[WHAT TO WORK ON] Copy nothing but the lines below running from the line containing "check(doc.Objects)" through the line containing "bpy.context.scene.collection.objects.link(empty)", both end lines included.
——
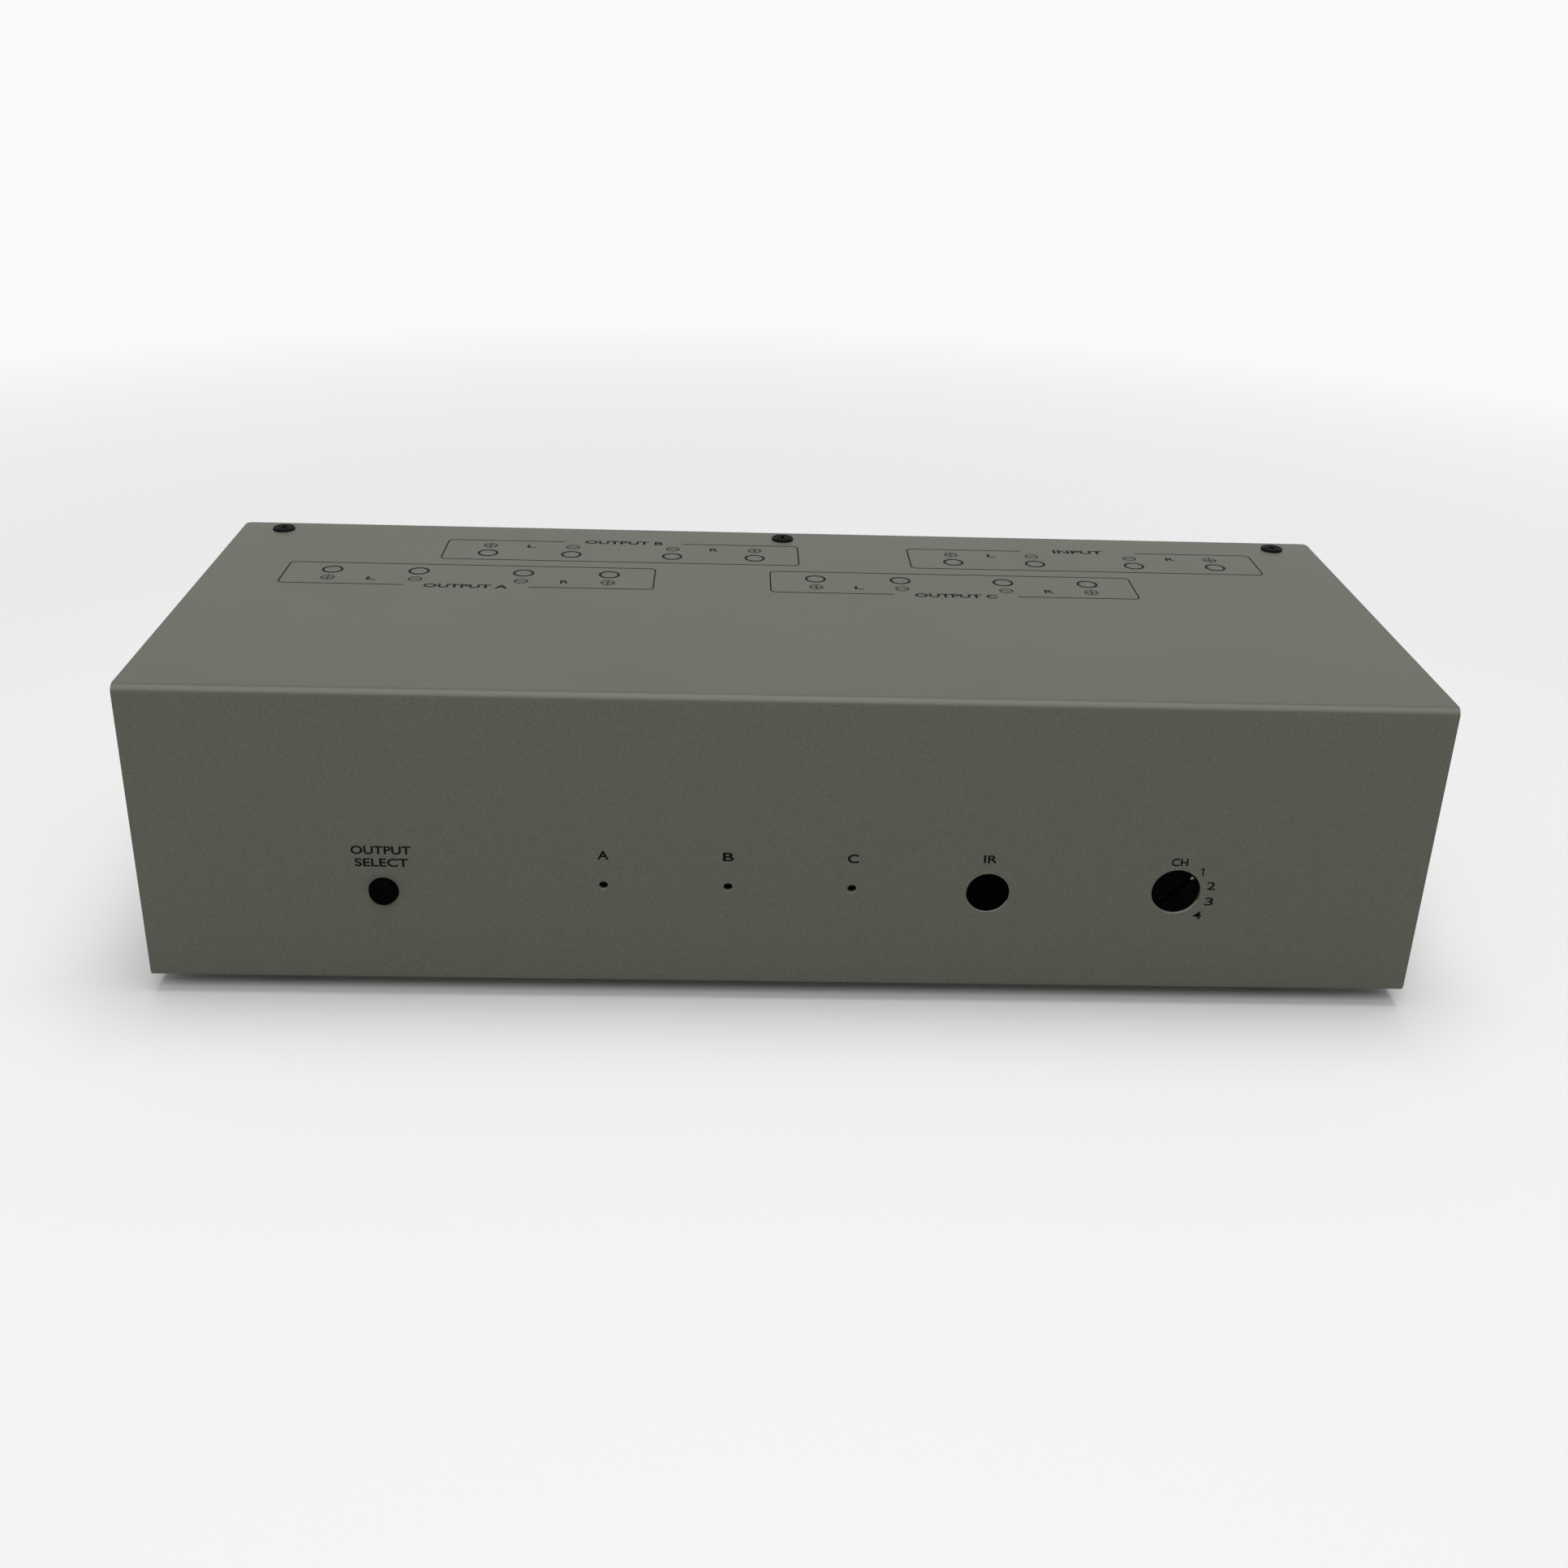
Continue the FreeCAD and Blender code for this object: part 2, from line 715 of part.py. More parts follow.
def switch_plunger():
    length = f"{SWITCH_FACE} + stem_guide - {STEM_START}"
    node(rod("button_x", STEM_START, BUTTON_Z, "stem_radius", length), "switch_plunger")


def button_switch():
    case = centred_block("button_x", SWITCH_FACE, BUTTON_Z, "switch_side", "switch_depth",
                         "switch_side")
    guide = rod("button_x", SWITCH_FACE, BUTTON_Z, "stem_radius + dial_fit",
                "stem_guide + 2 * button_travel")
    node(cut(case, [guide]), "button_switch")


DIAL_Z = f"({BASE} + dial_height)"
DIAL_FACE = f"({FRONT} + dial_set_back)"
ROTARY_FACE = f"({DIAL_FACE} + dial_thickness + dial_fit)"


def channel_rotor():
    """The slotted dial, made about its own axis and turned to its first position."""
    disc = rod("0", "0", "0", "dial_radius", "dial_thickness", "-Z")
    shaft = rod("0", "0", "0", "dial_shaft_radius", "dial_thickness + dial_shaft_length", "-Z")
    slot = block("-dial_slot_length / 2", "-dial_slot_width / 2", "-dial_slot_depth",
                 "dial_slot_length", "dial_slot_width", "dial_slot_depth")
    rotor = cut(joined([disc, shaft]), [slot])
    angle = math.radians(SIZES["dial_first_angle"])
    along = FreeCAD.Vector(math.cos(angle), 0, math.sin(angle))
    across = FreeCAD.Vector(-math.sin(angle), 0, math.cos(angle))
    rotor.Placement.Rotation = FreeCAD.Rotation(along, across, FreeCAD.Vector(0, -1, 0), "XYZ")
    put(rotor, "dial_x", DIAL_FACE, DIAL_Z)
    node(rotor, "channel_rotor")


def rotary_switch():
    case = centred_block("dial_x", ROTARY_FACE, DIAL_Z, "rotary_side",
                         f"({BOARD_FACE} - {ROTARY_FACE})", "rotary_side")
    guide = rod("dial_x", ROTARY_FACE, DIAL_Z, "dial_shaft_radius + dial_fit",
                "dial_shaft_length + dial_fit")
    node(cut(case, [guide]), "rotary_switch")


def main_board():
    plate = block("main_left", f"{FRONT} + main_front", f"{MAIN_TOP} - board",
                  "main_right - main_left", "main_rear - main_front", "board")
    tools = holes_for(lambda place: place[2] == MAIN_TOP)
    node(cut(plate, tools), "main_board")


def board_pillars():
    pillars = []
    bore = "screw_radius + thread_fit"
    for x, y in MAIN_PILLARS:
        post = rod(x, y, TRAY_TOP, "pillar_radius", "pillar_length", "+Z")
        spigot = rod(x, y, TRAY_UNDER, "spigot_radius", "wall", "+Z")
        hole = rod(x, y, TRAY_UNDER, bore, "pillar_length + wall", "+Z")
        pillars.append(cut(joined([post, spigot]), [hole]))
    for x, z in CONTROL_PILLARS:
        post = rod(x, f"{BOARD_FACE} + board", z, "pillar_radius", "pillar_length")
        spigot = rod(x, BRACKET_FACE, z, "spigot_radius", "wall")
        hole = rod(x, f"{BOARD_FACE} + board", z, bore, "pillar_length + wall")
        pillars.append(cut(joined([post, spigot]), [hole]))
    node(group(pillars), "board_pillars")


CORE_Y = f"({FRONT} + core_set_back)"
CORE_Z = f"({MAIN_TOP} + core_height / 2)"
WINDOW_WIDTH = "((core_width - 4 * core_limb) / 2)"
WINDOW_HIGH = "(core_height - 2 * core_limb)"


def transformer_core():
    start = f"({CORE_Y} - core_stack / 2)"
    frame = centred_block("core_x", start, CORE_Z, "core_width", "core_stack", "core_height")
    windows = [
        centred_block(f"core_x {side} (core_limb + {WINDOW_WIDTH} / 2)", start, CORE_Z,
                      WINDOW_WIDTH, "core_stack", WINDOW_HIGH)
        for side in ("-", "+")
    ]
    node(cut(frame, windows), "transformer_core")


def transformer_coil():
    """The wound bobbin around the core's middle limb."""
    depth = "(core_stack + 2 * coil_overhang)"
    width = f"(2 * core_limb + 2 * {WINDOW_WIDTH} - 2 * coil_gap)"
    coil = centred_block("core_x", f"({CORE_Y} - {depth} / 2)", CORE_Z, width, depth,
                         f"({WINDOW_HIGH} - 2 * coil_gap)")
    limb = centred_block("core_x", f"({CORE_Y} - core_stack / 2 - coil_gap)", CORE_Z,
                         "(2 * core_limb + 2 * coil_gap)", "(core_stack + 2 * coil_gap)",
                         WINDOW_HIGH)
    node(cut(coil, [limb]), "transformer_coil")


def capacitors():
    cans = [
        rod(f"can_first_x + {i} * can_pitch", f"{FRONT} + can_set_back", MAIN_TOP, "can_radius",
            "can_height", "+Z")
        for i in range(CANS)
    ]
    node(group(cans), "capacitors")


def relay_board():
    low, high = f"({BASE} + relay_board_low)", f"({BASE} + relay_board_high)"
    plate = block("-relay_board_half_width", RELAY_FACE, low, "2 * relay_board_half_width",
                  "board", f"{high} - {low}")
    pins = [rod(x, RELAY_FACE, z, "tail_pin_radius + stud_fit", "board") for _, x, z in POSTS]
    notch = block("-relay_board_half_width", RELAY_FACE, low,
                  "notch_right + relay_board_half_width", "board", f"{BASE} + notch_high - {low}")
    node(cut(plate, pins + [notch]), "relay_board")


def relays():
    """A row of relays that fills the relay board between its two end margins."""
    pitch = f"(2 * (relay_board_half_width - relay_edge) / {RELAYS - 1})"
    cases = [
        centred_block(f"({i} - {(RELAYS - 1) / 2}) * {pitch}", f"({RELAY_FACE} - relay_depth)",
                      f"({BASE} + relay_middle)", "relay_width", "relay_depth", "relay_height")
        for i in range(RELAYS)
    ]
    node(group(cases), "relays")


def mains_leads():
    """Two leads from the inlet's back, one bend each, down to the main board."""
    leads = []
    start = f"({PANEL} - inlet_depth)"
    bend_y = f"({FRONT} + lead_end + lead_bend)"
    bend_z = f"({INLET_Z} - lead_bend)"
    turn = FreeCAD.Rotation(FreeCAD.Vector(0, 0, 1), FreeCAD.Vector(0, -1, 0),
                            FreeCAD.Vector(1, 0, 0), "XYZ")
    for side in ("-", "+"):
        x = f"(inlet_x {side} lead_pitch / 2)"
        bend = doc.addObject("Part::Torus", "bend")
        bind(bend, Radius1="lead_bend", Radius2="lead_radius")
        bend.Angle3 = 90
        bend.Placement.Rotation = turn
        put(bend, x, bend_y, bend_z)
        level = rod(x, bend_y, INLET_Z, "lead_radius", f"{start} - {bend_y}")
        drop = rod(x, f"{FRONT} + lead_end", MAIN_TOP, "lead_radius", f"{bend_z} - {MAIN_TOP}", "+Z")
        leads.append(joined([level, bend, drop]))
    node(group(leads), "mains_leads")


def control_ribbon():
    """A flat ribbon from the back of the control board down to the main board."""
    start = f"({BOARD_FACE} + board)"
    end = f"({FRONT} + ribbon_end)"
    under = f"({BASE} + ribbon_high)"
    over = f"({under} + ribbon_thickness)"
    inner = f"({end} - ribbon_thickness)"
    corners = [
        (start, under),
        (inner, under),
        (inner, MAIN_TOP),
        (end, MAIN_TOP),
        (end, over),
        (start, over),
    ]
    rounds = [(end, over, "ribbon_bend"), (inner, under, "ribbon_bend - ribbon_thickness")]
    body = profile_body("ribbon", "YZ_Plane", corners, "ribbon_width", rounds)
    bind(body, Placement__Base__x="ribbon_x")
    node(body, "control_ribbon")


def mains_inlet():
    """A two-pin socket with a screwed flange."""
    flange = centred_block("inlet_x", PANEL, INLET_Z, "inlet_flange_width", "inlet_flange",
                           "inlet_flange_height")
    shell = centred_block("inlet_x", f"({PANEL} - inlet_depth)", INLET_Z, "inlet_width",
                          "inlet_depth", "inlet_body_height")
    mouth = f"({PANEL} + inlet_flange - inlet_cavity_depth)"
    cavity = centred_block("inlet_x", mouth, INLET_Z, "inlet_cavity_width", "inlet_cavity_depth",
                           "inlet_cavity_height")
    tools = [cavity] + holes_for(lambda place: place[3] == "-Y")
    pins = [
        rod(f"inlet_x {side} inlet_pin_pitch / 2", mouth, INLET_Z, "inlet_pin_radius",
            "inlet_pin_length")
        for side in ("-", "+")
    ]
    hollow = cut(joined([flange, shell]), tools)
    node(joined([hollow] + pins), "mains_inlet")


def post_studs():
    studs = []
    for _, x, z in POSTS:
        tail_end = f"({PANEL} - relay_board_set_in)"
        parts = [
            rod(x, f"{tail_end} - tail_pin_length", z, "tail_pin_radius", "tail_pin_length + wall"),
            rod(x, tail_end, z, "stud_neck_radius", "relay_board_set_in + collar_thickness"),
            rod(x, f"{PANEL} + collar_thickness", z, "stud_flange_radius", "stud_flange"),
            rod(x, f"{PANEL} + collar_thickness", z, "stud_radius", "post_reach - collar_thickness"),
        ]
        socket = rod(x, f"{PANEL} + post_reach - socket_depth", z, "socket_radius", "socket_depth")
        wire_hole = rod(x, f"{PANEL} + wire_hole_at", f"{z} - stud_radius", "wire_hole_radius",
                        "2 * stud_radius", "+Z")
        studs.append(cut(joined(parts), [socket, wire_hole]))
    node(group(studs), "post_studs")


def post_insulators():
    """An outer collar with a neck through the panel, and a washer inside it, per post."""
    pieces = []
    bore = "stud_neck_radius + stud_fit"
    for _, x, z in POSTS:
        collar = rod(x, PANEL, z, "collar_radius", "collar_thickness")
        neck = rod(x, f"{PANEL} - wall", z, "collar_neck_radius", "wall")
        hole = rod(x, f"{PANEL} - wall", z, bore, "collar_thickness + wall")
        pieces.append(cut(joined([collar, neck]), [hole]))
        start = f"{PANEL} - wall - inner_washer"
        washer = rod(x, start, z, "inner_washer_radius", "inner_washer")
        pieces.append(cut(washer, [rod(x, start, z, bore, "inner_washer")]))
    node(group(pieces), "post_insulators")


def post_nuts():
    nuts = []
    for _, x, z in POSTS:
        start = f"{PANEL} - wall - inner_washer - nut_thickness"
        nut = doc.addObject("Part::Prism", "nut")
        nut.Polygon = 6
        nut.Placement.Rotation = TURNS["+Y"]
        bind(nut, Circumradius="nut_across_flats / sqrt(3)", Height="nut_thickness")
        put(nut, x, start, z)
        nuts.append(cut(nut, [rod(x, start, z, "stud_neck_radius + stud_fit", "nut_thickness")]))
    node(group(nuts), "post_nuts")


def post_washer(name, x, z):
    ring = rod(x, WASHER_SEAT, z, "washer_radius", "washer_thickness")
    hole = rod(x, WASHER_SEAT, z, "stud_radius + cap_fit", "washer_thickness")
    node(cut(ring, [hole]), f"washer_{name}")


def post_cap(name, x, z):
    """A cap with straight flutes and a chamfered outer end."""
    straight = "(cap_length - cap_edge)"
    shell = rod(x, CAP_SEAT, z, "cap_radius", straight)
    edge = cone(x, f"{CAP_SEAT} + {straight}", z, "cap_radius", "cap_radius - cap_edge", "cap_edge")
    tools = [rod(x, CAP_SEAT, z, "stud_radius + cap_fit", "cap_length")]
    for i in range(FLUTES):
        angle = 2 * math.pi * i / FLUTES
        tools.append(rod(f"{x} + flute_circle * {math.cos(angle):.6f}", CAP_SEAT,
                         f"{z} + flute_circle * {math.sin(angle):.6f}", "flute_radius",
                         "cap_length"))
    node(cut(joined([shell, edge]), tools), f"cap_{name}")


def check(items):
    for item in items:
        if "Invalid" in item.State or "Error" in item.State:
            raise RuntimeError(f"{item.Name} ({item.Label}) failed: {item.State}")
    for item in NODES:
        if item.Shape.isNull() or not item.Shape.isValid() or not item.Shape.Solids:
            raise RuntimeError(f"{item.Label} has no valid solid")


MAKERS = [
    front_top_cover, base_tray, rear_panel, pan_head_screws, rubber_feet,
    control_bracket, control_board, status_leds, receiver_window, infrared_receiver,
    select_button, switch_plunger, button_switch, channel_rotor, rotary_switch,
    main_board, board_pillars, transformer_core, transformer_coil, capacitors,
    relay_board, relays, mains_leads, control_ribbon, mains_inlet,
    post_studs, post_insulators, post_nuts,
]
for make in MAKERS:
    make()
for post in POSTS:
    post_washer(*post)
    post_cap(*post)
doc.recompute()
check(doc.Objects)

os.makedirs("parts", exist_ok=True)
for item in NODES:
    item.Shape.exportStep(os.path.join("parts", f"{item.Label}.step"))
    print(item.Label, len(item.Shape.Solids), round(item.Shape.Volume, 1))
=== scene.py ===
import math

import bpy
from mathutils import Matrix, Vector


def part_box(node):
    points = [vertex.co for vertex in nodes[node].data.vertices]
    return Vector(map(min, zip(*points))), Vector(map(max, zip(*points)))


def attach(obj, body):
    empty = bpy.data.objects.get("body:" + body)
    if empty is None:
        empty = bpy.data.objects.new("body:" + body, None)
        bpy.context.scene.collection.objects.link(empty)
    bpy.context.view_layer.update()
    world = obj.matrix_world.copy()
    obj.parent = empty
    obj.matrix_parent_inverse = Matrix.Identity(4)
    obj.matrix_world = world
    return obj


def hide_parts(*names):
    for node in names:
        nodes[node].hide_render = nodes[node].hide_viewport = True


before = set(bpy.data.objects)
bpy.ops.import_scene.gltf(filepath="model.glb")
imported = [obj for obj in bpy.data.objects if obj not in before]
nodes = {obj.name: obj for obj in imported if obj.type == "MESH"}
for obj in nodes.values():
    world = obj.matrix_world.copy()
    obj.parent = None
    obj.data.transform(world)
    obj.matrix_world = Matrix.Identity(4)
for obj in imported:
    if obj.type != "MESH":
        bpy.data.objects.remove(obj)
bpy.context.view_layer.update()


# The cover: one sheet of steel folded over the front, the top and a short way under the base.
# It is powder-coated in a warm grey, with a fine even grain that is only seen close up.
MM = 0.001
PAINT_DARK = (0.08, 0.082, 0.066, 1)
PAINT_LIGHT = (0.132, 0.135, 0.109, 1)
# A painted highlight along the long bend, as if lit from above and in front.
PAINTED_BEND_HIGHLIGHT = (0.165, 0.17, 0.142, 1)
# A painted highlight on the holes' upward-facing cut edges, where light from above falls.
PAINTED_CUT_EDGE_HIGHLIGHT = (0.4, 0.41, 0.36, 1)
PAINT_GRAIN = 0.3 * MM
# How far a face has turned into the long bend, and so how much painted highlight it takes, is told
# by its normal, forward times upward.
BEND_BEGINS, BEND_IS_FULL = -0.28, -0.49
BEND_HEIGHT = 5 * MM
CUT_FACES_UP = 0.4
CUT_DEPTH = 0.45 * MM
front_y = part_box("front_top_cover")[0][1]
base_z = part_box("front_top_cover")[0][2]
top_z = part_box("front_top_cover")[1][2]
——
[TASK ANSWER]
check(doc.Objects)

os.makedirs("parts", exist_ok=True)
for item in NODES:
    item.Shape.exportStep(os.path.join("parts", f"{item.Label}.step"))
    print(item.Label, len(item.Shape.Solids), round(item.Shape.Volume, 1))
=== scene.py ===
import math

import bpy
from mathutils import Matrix, Vector


def part_box(node):
    points = [vertex.co for vertex in nodes[node].data.vertices]
    return Vector(map(min, zip(*points))), Vector(map(max, zip(*points)))


def attach(obj, body):
    empty = bpy.data.objects.get("body:" + body)
    if empty is None:
        empty = bpy.data.objects.new("body:" + body, None)
        bpy.context.scene.collection.objects.link(empty)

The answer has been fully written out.